The relationship between the agents and their violent interrogations in Zero Dark Thirty is so pragmatic and workaday that it is nothing less than chilling. I didn't need subtitles to feel that. It's there between me and the screen and it makes me look at the "good guys" twice. I was horrified by the images of airliners crashing into buildings in 2001 but I opposed the invasions of Afghanistan and Iraq. This film did not change my mind on those points. I had no worries that it might.

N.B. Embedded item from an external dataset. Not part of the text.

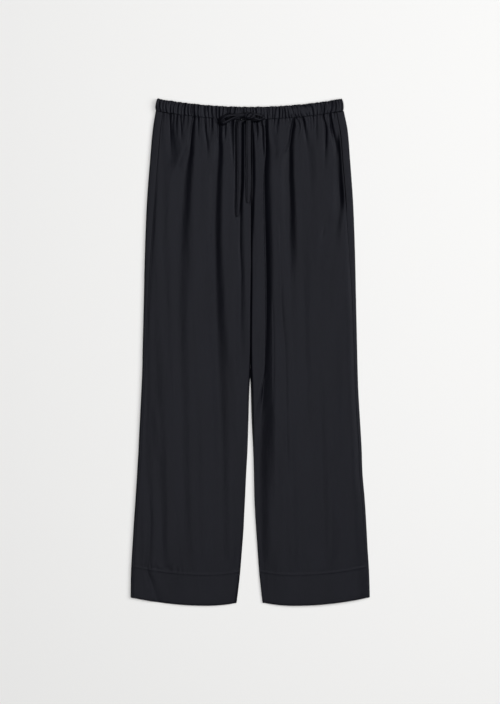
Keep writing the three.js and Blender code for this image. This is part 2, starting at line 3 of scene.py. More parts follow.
import bpy
import numpy as np
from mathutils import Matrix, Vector


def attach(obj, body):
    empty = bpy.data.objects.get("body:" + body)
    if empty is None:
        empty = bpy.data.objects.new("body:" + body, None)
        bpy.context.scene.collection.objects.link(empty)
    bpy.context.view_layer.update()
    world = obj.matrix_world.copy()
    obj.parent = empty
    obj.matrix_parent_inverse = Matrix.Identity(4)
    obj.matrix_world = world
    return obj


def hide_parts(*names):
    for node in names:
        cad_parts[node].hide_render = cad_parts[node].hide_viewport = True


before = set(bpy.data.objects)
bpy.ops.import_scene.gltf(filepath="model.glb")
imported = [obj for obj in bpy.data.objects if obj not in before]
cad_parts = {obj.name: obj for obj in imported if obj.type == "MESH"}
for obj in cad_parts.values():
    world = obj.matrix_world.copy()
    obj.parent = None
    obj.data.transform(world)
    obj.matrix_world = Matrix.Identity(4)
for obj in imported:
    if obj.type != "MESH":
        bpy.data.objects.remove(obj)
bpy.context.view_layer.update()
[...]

The film focuses on the Maya and her increasingly parasitical concentration on the location and erasure of the figure she blames for ten years of world tension. Just as she has poured the torment and ill of her universe in this elusive figure who might never be caught (the original idea for this film was that it end in an earlier failed attempt on Bin Laden's life) we are invited to pour our own projected anger, distaste, pity etc into the light and shadow that she occupies on the screen. It is beyond tempting to do this, it is virtually all we are left to do, given that we have some knowledge of the events and an opinion on them. More so here than in a more distant scenario like Oliver Stone's JFK or All the President's Men.

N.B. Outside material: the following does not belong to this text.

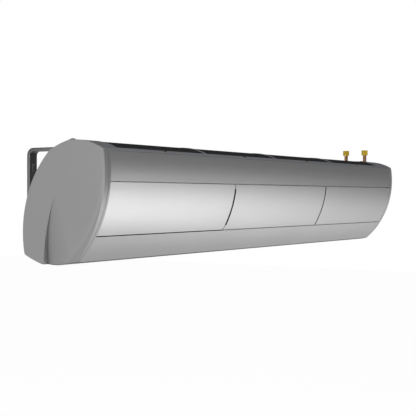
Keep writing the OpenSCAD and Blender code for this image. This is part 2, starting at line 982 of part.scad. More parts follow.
// Air path
center_gap = 180;
chamber_x0 = bulkhead_in;
chamber_x1 = mid_x - center_gap / 2;
scroll_shift = [2, 8];
scroll_c = [fan_y, fan_z] - scroll_shift;
scroll_r = 76;
scroll_angle = 62;
outlet_y1 = scroll_c[0] + scroll_r;
outlet_y0 = outlet_y1 - outlet_w;
tongue_gap = 8;
tongue_r = fan_r + tongue_gap;
tongue_from = 215;
tongue_to = 265;
rail_under_z = coil_z - sheet_t;

module scroll() {
    top = scroll_c + scroll_r * [cos(scroll_angle), sin(scroll_angle)];
    color([0.6, 0.62, 0.63])
        run(chamber_x0, chamber_x1)
        union() {
            arc_sheet(scroll_c, scroll_r, scroll_r + sheet_t, 0, scroll_angle);
            window([outlet_y1, nozzle_h], [outlet_y1 + sheet_t, scroll_c[1]]);
            window([top[0], top[1] - sheet_t / 4], [top[0] + sheet_t, rail_under_z]);
        }
}

module tongue() {
    fan_c = [fan_y, fan_z];
    tip = fan_c + tongue_r * [cos(tongue_from), sin(tongue_from)];
    foot = fan_c + tongue_r * [cos(tongue_to), sin(tongue_to)];
    head = [coil_y0 + rail_w / 3, rail_under_z];
    lap_share = 0.01;
    past_share = 0.1;
    color([0.6, 0.62, 0.63])
        run(chamber_x0, chamber_x1)
        union() {
            arc_sheet(fan_c, tongue_r, tongue_r + sheet_t, tongue_from, tongue_to);
            intersection() {
                strip(tip - (head - tip) * lap_share, head + (head - tip) * past_share, sheet_t);
                window([0, 0], [casing_d, rail_under_z]);
            }
            window([outlet_y0 - sheet_t, nozzle_h], [outlet_y0, foot[1]]);
        }
}

module scroll_left() on_wall() scroll();
module scroll_right() on_wall() at_right() scroll();
module tongue_left() on_wall() tongue();
module tongue_right() on_wall() at_right() tongue();

// Walls between the fan chambers and the motor
ring_r = 30;

module center_bulkheads() {
    color([0.55, 0.57, 0.58])
        on_wall()
        both_ends()
        run(chamber_x1 + fit_gap, chamber_x1 + fit_gap + plate_t)
        difference() {
            intersection() {
                outline(chassis_inset + 2 * sheet_t);
                window([0, 0], [casing_d, rail_under_z]);
            }
            disc([fan_y, fan_z], ring_r + fit_gap);
        }
}

// Outlet nozzle: two walls, end plates with the vane bores
nozzle_x0 = 36;
chamber_gap = 14;
nozzle_x1 = chamber_x1 - chamber_gap;
vane_y = [outlet_y0 + outlet_w / 4, outlet_y1 - outlet_w / 4];
vane_pin_r = 2.5;
nozzle_end_t = 4;
link_t = 2.5;
link_gap = 1;

module nozzle() {
    color([0.5, 0.5, 0.5])
        difference() {
            intersection() {
                run(nozzle_x0, nozzle_x1)
                    window([outlet_y0 - sheet_t, -base_drop], [outlet_y1 + sheet_t, nozzle_h - fit_gap]);
                run(nozzle_x0, nozzle_x1) outline(fit_gap);
            }
            run(nozzle_x0 + nozzle_end_t, nozzle_x1 - nozzle_end_t)
                window([outlet_y0, -base_drop - overrun], [outlet_y1, nozzle_h + overrun]);
            for (y = vane_y)
                rod(nozzle_x0 - overrun, nozzle_x1 + overrun, y, vane_z, vane_pin_r + fit_gap);
        }
}

module nozzle_left() on_wall() nozzle();
module nozzle_right() on_wall() at_right() nozzle();

// Guide vane: a lens section with pivot pins and a crank pin at its outer end
vane_x0 = nozzle_x0 + nozzle_end_t + 2 * link_gap + link_t;
vane_x1 = nozzle_x1 - nozzle_end_t - link_gap;

module vane_section() {
    bulge_r = (vane_chord * vane_chord / 4 + vane_t * vane_t / 4) / vane_t;
    intersection() {
        disc([bulge_r - vane_t / 2, 0], bulge_r);
        disc([vane_t / 2 - bulge_r, 0], bulge_r);
    }
}

module vane(y) {
    color([0.62, 0.62, 0.62])
        union() {
            run(vane_x0, vane_x1) translate([y, vane_z]) vane_section();
            rod(nozzle_x0, vane_x0 + nozzle_end_t, y, vane_z, vane_pin_r);
            rod(vane_x1 - nozzle_end_t, nozzle_x1, y, vane_z, vane_pin_r);
            rod(
                nozzle_x0 + nozzle_end_t + link_gap,
                vane_x0 + nozzle_end_t,
                y,
                vane_z + crank_l,
                vane_pin_r / 2
            );
        }
}

module vane_left_front() on_wall() vane(vane_y[0]);
module vane_left_rear() on_wall() vane(vane_y[1]);
module vane_right_front() on_wall() at_right() vane(vane_y[0]);
module vane_right_rear() on_wall() at_right() vane(vane_y[1]);

// Link bar between the two cranks of a nozzle
module vane_link() {
    link_r = 4;
    x0 = nozzle_x0 + nozzle_end_t + link_gap;
    color([0.15, 0.15, 0.15])
        run(x0, x0 + link_t)
        difference() {
            union() {
                window(
                    [vane_y[0], vane_z + crank_l - link_r],
                    [vane_y[1], vane_z + crank_l + link_r]
                );
                for (y = vane_y)
                    disc([y, vane_z + crank_l], link_r);
            }
            for (y = vane_y)
                disc([y, vane_z + crank_l], vane_pin_r / 2 + 2 * fit_gap);
        }
}

module vane_link_left() on_wall() vane_link();
module vane_link_right() on_wall() at_right() vane_link();

// Motor and rotor
hub_r = 20;
hub_x = chamber_x1 - plate_t;
impeller_x0 = 40;
impeller_x1 = chamber_x1 - chamber_gap;
coupling_r = 16;

module motor() {
    color([0.25, 0.27, 0.29])
        on_wall()
        difference() {
            union() {
                rod(mid_x - motor_l / 2, mid_x + motor_l / 2, fan_y, fan_z, motor_r);
                rod(hub_x, casing_l - hub_x, fan_y, fan_z, hub_r);
                for (a = [0 : 30 : 330])
                    translate([mid_x - motor_l / 3, fan_y, fan_z])
                        rotate([a, 0, 0])
                        translate([0, motor_r - sheet_t, -sheet_t / 2])
                        cube([motor_l * 2 / 3, 2 * sheet_t, sheet_t]);
            }
            rod(0, casing_l, fan_y, fan_z, shaft_r + fit_gap);
        }
}

module motor_rings() {
    ring_w = 8;
    color([0.1, 0.1, 0.1])
        on_wall()
        both_ends()
        translate([chamber_x1 + plate_t / 2 - ring_w / 2, fan_y, fan_z])
        rotate([0, 90, 0])
        difference() {
            cylinder(h = ring_w, r = ring_r);
            translate([0, 0, -overrun])
                cylinder(h = ring_w + 2 * overrun, r = hub_r + fit_gap);
        }
}

module run_capacitor() {
    can_r = 17.5;
    can_l = 70;
    x0 = chamber_x1 + plate_t + 2 * fit_gap;
    color([0.75, 0.75, 0.73])
        on_wall()
        rod(x0, x0 + can_l, fan_y + motor_r + can_r + 2 * sheet_t, fan_z + can_r, can_r);
}

module motor_shaft() {
    color([0.7, 0.7, 0.72])
        on_wall()
        rod(impeller_x1 - coupling_r / 2, casing_l - impeller_x1 + coupling_r / 2, fan_y, fan_z, shaft_r);
}

module couplings() {
    color([0.12, 0.12, 0.12])
        on_wall()
        both_ends()
        difference() {
            rod(impeller_x1 - coupling_r / 2, impeller_x1 + coupling_r / 2, fan_y, fan_z, coupling_r);
            rod(0, casing_l, fan_y, fan_z, shaft_r + fit_gap);
        }
}

// Crossflow impeller: curved blades between discs
disc_t = 2;
blade_h = 14;
blade_r = 12;

module blade_section() {
    c = [fan_r - blade_h / 2 - sheet_t, -blade_r * 3 / 4];
    intersection() {
        difference() {
            disc(c, blade_r + blade_t / 2);
            disc(c, blade_r - blade_t / 2);
        }
        difference() {
            circle(fan_r - sheet_t / 2);
            circle(fan_r - blade_h);
        }
        window([0, c[1]], [fan_r, fan_r]);
    }
}

module impeller() {
    span = impeller_x1 - impeller_x0 - disc_t;
    color([0.22, 0.23, 0.25])
        difference() {
            union() {
                for (i = [0 : blade_n - 1])
                    run(impeller_x0 + disc_t / 2, impeller_x1 - disc_t / 2)
                        translate([fan_y, fan_z])
                        rotate(i * 360 / blade_n)
                        blade_section();
                for (i = [0 : section_n])
                    rod(
                        impeller_x0 + i * span / section_n,
                        impeller_x0 + i * span / section_n + disc_t,
                        fan_y,
                        fan_z,
                        fan_r
                    );
                rod(bulkhead_in + 2 * seat_gap, impeller_x0 + disc_t, fan_y, fan_z, shaft_r);
            }
            for (i = [1 : section_n - 1])
                rod(
                    impeller_x0 + i * span / section_n - overrun,
                    impeller_x0 + i * span / section_n + disc_t + overrun,
                    fan_y,
                    fan_z,
                    fan_r - 2 * blade_h
                );
            rod(impeller_x1 - coupling_r, impeller_x1 + overrun, fan_y, fan_z, coupling_r + fit_gap);
        }
}

module impeller_left() on_wall() impeller();
module impeller_right() on_wall() at_right() impeller();

module bearings() {
    flange_r = 30;
    housing_r = 18;
    color([0.35, 0.35, 0.36])
        on_wall()
        both_ends()
        difference() {
            union() {
                rod(bulkhead_in, bulkhead_in + 2 * plate_t, fan_y, fan_z, flange_r);
                rod(bulkhead_in, impeller_x0 - 2 * housing_r / 3, fan_y, fan_z, housing_r);
            }
            rod(0, impeller_x0, fan_y, fan_z, shaft_r + fit_gap);
        }
}

// Electrics behind the right scroll
box_l = 160;
box_d = 28;
box_h = 62;
box_gap = 40;
box_x1 = casing_l - bulkhead_in - box_gap;
box_x0 = box_x1 - box_l;
box_y0 = outlet_y1 + sheet_t + fit_gap;
box_z0 = scroll_c[1] - box_h;

module electrics_box() {
    color([0.3, 0.3, 0.3])
        on_wall()
        difference() {
            translate([box_x0, box_y0, box_z0])
                cube([box_l, box_d, box_h]);
            translate([box_x0 + sheet_t, box_y0 + sheet_t, box_z0 + sheet_t])
                cube([box_l - 2 * sheet_t, box_d, box_h - 2 * sheet_t]);
        }
}

module electrics_lid() {
    color([0.33, 0.33, 0.33])
        on_wall()
        translate([box_x0, box_y0 + box_d + fit_gap, box_z0])
        cube([box_l, sheet_t, box_h]);
}

module terminal_block() {
    way_n = 6;
    way_w = 8;
    block_d = 12;
    block_h = 14;
    color([0.88, 0.87, 0.82])
        on_wall()
        translate([box_x0 + box_l / 2 - way_n * way_w / 2, box_y0 + sheet_t + fit_gap, box_z0 + box_h / 2])
        difference() {
            cube([way_n * way_w, block_d, block_h]);
            for (i = [0 : way_n - 1])
                translate([(i + 0.5) * way_w, block_d / 2, block_h / 2])
                    rotate([-90, 0, 0])
                    cylinder(h = block_d, r = way_w / 4);
        }
}

gland_under_shoulder = 8;
gland_angle = atan2(shoulder[1] - rear_c[1], shoulder[0] - rear_c[0]) - gland_under_shoulder;
gland_thread_r = 8;
gland_bore_r = 4.5;
gland_nut_t = 5;

// Stands a shape on the rear cover, square to it
module gland_place() {
    translate([box_x0 + box_l * 3 / 4, rear_c[0], rear_c[1]])
        rotate([gland_angle - 90, 0, 0])
        translate([0, 0, rear_r])
        children();
}

module rod_up(z0, z1, r) translate([0, 0, z0]) cylinder(h = z1 - z0, r = r);

module cable_gland() {
    nut_af = 22;
    color([0.13, 0.13, 0.13])
        on_wall()
        gland_place()
        difference() {
            union() {
                rod_up(-skin_t - gland_nut_t * 2, gland_nut_t, gland_thread_r);
                rod_up(seat_gap, seat_gap + gland_nut_t, nut_af / 2);
                translate([0, 0, seat_gap + gland_nut_t])
                    cylinder(h = gland_nut_t * 2, r1 = nut_af / 2 - sheet_t, r2 = gland_thread_r);
                rod_up(-skin_t - gland_nut_t - seat_gap, -skin_t - seat_gap, nut_af / 2);
            }
            rod_up(-casing_d, casing_d, gland_bore_r);
        }
}

upper_front_panel();
front_panel_left();
front_panel_middle();
front_panel_right();
lower_front_panel();
top_cover();
rear_cover();
bottom_cover();
front_chassis();
end_cap_left();
end_cap_right();
end_cap_clips();
end_cap_screws();
bulkhead_left();
bulkhead_right();
center_bulkheads();
intake_grille(0);  // intake_grille_1
intake_grille(1);  // intake_grille_2
intake_grille(2);  // intake_grille_3
intake_grille(3);  // intake_grille_4
grille_screws();
wall_bracket_left();
wall_bracket_right();
bracket_bolts();
coil_fins();
coil_tubes();
coil_end_plates();
coil_rails();
supply_header();
return_header();
supply_union();
return_union();
pipe_grommets();
bleed_valve();
scroll_left();
scroll_right();
tongue_left();
tongue_right();
nozzle_left();
nozzle_right();
vane_left_front();
vane_left_rear();
vane_link_left();
vane_right_front();
vane_right_rear();
vane_link_right();
motor();
motor_rings();
run_capacitor();
motor_shaft();
couplings();
impeller_left();
impeller_right();
bearings();
electrics_box();
electrics_lid();
terminal_block();
cable_gland();
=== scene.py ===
import json
import math

import bmesh
import bpy
from mathutils import Matrix, Vector

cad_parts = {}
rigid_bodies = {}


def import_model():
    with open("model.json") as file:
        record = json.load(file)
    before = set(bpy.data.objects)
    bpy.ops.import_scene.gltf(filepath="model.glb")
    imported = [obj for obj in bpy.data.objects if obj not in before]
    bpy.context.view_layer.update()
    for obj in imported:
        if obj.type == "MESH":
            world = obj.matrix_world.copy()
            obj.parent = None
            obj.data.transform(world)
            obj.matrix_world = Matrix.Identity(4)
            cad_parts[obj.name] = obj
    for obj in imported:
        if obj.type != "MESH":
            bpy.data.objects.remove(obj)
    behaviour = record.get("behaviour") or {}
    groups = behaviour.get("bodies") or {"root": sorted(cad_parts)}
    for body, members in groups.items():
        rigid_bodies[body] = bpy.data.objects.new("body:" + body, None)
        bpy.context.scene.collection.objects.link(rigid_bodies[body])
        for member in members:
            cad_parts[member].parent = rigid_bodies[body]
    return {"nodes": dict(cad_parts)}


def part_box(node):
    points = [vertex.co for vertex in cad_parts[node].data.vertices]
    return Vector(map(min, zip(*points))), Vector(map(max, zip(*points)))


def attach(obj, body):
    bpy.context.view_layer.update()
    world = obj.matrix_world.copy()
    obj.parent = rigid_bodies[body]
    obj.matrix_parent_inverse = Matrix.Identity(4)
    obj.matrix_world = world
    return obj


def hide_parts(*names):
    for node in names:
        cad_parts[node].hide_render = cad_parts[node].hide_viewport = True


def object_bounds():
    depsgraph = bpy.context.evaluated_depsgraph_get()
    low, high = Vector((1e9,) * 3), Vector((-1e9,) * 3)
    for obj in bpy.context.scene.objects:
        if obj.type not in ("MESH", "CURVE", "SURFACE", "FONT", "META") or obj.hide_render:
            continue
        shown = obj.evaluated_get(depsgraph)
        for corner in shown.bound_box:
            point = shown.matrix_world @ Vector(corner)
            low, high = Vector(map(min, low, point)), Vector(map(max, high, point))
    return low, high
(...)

At the end of this film Maya is sitting in a military plane. The pilot asks her a question whose directness almost begs for a particular response that I feared was coming. But it doesn't. Instead, we watch her face tighten against a quake of emotion that has rendered her reply impossible. We might well be reminded of another question put to her towards the end of the second act. She is lunching in an office canteen. The head of the CIA sits at her table and makes a little small talk before asking her what, outside of this case she has worked on for the agency. Maya is still young and was only younger when she started. She looks back at him and says, as though the thought has only just occured: "Nothing."
The rest is our projection. What would you put there?